:: What you have to do ::
Using the listing below, select the lines with the word "right" and copy them.
>>
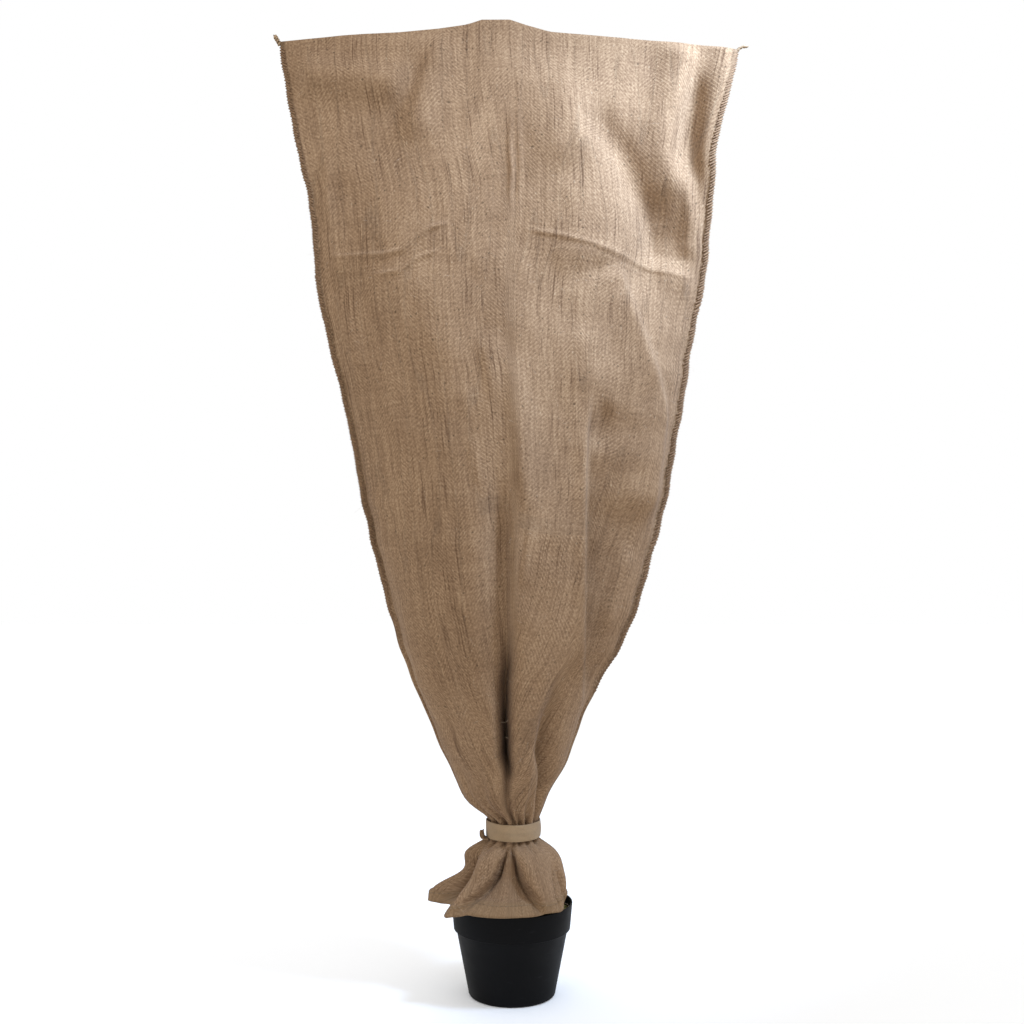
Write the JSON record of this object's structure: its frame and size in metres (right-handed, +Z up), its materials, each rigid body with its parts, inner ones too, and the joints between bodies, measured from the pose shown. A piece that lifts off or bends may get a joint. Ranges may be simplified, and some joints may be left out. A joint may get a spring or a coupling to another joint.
{
  "type": "jute plant cover sack on a plant pot",
  "caption": "Tall jute sack pulled mouth-down as a plant cover, flat and wide at its closed top, strapped to a narrow neck above a round pot, its hemmed mouth flaring over the rim.",
  "frame": {"origin": "middle of the pot's flat base, on the surface the pot stands on", "axes": "+Z up, -Y the front face of the sack, +X to the right of someone who looks at the front"},
  "size_m": [0.606, 0.2108, 1.295],
  "materials": {
    "jute": "matte",
    "webbing": "matte",
    "pot_plastic": "satin",
    "moss": "matte"
  },
  "bodies": {
    "root": {"sack": "jute", "strap": "webbing", "pot": "pot_plastic", "pot_fill": "moss"}
  },
  "joints": []
}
<<
:: Answer for the task ::
Write the JSON record of this object's structure: its frame and size in metres (right-handed, +Z up), its materials, each rigid body with its parts, inner ones too, and the joints between bodies, measured from the pose shown. A piece that lifts off or bends may get a joint. Ranges may be simplified, and some joints may be left out. A joint may get a spring or a coupling to another joint.
  "frame": {"origin": "middle of the pot's flat base, on the surface the pot stands on", "axes": "+Z up, -Y the front face of the sack, +X to the right of someone who looks at the front"},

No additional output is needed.